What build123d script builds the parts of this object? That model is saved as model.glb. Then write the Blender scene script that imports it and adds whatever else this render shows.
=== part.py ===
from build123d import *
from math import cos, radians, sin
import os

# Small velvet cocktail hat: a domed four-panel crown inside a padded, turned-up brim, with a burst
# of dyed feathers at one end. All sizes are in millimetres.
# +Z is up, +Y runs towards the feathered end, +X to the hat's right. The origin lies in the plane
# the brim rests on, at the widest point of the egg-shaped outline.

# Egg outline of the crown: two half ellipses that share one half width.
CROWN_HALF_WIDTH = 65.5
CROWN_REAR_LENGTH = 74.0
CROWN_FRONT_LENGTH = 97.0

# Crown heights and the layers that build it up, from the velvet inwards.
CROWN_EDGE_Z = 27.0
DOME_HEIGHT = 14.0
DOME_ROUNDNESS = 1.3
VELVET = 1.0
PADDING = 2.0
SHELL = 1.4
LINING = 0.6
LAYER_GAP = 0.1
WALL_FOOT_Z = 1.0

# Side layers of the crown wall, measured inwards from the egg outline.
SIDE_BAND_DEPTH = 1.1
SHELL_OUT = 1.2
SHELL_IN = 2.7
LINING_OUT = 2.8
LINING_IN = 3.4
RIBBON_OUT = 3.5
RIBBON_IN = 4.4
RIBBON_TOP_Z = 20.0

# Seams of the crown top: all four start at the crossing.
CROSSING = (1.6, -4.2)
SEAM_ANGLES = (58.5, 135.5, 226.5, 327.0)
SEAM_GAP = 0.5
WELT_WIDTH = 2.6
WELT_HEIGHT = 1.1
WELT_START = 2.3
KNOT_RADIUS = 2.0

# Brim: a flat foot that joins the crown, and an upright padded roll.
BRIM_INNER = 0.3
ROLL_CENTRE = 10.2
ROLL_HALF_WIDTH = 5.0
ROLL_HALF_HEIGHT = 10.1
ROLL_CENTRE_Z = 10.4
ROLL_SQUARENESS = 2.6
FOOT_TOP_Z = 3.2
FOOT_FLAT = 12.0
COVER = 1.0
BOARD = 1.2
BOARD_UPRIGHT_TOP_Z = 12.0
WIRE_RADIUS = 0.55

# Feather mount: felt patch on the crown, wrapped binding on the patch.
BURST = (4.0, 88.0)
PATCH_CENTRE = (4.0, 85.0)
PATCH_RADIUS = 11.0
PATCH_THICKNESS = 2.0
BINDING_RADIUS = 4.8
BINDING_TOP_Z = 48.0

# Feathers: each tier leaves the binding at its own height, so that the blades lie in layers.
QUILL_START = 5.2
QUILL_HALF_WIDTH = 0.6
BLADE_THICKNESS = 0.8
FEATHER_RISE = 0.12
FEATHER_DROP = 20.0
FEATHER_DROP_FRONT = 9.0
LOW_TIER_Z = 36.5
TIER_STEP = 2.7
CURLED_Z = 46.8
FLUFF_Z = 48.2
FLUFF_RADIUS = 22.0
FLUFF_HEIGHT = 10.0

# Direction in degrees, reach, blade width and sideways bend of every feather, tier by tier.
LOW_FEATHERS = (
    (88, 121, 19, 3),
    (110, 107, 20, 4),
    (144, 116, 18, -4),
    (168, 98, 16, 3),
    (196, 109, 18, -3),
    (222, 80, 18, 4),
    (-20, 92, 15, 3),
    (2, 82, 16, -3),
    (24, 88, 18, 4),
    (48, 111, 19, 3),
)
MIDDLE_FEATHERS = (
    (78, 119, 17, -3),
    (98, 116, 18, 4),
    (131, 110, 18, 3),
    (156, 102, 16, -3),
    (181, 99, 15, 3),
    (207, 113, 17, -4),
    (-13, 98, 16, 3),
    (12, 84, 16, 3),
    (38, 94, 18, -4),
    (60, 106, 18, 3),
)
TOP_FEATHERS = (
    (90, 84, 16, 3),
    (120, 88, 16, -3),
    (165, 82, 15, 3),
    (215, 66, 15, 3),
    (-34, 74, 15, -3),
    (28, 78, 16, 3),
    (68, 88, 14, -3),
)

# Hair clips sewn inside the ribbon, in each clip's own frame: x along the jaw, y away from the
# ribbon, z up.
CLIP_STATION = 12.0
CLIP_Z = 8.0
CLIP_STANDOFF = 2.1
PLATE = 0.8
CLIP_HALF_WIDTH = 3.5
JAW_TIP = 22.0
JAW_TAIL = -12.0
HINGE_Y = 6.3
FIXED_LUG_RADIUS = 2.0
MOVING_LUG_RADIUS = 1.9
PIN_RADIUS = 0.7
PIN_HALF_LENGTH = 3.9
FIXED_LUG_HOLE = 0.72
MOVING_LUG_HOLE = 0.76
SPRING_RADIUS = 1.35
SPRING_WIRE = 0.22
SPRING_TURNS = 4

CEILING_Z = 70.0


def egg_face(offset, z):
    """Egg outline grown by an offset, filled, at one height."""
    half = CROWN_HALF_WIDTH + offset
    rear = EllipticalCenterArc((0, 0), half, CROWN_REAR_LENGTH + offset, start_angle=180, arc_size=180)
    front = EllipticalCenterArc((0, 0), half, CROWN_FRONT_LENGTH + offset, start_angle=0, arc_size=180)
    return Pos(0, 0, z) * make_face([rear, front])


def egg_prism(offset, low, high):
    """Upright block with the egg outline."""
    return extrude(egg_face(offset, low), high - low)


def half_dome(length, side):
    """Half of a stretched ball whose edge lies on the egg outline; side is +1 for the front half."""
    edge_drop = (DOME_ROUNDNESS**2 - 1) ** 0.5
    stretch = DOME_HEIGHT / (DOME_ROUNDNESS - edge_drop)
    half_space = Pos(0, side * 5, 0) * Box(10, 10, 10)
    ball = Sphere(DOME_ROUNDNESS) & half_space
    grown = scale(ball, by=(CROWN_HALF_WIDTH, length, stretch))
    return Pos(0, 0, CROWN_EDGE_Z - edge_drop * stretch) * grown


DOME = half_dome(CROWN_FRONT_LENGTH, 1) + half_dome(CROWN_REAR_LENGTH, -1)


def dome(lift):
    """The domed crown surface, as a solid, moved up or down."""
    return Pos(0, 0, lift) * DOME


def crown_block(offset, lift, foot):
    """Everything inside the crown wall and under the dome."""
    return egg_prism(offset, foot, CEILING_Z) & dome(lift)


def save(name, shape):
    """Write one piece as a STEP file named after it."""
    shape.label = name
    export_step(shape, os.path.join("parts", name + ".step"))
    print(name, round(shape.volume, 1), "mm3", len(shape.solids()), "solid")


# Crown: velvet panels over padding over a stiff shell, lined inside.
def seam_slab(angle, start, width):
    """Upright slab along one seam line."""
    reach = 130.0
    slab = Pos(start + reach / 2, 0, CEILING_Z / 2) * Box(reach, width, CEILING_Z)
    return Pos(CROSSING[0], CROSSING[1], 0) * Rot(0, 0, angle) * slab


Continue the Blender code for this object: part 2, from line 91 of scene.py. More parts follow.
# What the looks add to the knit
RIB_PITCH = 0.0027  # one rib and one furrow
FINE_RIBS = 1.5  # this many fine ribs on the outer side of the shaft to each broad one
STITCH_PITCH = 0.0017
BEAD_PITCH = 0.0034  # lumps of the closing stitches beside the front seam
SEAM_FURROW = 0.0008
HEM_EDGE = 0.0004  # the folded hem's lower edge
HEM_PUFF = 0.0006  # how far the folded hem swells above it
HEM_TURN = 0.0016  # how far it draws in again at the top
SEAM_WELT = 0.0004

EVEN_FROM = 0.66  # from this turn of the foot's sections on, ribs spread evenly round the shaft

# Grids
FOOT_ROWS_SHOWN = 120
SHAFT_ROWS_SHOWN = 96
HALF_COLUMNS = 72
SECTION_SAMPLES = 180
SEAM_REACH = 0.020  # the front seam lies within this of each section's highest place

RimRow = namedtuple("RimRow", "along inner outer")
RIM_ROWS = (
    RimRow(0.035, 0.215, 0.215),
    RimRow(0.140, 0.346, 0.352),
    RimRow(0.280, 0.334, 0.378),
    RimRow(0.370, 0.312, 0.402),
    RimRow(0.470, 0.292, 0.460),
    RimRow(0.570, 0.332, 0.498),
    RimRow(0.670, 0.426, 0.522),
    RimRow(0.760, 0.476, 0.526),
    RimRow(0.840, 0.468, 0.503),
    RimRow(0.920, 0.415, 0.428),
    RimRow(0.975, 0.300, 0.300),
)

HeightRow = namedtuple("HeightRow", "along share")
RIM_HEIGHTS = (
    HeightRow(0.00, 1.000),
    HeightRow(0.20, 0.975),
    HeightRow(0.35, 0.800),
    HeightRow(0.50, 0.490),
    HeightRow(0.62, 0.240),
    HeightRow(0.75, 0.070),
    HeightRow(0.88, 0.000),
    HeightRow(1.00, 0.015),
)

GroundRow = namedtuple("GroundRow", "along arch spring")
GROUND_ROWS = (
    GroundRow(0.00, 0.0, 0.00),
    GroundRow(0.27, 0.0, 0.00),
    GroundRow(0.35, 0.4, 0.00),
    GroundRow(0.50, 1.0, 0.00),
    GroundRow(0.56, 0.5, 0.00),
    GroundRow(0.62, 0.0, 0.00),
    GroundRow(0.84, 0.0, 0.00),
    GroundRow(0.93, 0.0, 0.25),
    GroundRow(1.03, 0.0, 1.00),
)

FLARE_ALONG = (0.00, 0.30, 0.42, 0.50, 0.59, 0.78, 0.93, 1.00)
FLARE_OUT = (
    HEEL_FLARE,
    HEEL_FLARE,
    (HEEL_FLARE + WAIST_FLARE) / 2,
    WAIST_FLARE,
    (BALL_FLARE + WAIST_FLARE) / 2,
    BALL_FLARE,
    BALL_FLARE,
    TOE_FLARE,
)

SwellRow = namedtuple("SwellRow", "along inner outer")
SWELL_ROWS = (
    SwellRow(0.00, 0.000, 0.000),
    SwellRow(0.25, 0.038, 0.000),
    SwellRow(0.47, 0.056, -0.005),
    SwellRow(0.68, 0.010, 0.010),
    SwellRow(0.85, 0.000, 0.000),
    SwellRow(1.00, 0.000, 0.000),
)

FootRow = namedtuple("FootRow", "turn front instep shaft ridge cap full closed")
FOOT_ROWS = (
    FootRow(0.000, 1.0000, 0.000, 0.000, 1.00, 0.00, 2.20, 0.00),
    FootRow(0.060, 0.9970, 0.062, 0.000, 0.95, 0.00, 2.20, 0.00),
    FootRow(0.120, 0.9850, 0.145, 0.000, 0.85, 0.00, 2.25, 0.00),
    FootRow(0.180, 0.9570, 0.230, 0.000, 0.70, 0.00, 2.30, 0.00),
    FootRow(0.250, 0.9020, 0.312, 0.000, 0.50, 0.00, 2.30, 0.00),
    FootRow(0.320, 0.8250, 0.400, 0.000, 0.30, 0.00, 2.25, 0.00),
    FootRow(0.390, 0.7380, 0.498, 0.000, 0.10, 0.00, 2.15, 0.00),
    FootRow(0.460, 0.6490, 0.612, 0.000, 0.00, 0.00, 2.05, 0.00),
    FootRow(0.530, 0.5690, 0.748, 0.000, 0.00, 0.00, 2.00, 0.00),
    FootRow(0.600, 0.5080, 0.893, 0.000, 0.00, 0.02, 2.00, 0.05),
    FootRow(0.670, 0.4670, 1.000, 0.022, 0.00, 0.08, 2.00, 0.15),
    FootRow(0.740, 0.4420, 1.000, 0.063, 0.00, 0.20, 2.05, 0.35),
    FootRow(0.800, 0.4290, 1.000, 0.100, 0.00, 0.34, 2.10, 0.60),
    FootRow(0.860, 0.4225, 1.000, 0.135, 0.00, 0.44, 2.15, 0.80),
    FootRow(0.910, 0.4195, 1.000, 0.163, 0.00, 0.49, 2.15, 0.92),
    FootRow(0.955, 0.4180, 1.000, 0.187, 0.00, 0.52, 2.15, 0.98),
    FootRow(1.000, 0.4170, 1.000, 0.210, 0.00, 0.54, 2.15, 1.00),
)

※

Task to carry out
Reproduce only the lines from the top of the material through the one bearing "BINDING_TOP_Z = 48.0", each exactly as it stands.

The answer
What build123d script builds the parts of this object? That model is saved as model.glb. Then write the Blender scene script that imports it and adds whatever else this render shows.
=== part.py ===
from build123d import *
from math import cos, radians, sin
import os

# Small velvet cocktail hat: a domed four-panel crown inside a padded, turned-up brim, with a burst
# of dyed feathers at one end. All sizes are in millimetres.
# +Z is up, +Y runs towards the feathered end, +X to the hat's right. The origin lies in the plane
# the brim rests on, at the widest point of the egg-shaped outline.

# Egg outline of the crown: two half ellipses that share one half width.
CROWN_HALF_WIDTH = 65.5
CROWN_REAR_LENGTH = 74.0
CROWN_FRONT_LENGTH = 97.0

# Crown heights and the layers that build it up, from the velvet inwards.
CROWN_EDGE_Z = 27.0
DOME_HEIGHT = 14.0
DOME_ROUNDNESS = 1.3
VELVET = 1.0
PADDING = 2.0
SHELL = 1.4
LINING = 0.6
LAYER_GAP = 0.1
WALL_FOOT_Z = 1.0

# Side layers of the crown wall, measured inwards from the egg outline.
SIDE_BAND_DEPTH = 1.1
SHELL_OUT = 1.2
SHELL_IN = 2.7
LINING_OUT = 2.8
LINING_IN = 3.4
RIBBON_OUT = 3.5
RIBBON_IN = 4.4
RIBBON_TOP_Z = 20.0

# Seams of the crown top: all four start at the crossing.
CROSSING = (1.6, -4.2)
SEAM_ANGLES = (58.5, 135.5, 226.5, 327.0)
SEAM_GAP = 0.5
WELT_WIDTH = 2.6
WELT_HEIGHT = 1.1
WELT_START = 2.3
KNOT_RADIUS = 2.0

# Brim: a flat foot that joins the crown, and an upright padded roll.
BRIM_INNER = 0.3
ROLL_CENTRE = 10.2
ROLL_HALF_WIDTH = 5.0
ROLL_HALF_HEIGHT = 10.1
ROLL_CENTRE_Z = 10.4
ROLL_SQUARENESS = 2.6
FOOT_TOP_Z = 3.2
FOOT_FLAT = 12.0
COVER = 1.0
BOARD = 1.2
BOARD_UPRIGHT_TOP_Z = 12.0
WIRE_RADIUS = 0.55

# Feather mount: felt patch on the crown, wrapped binding on the patch.
BURST = (4.0, 88.0)
PATCH_CENTRE = (4.0, 85.0)
PATCH_RADIUS = 11.0
PATCH_THICKNESS = 2.0
BINDING_RADIUS = 4.8
BINDING_TOP_Z = 48.0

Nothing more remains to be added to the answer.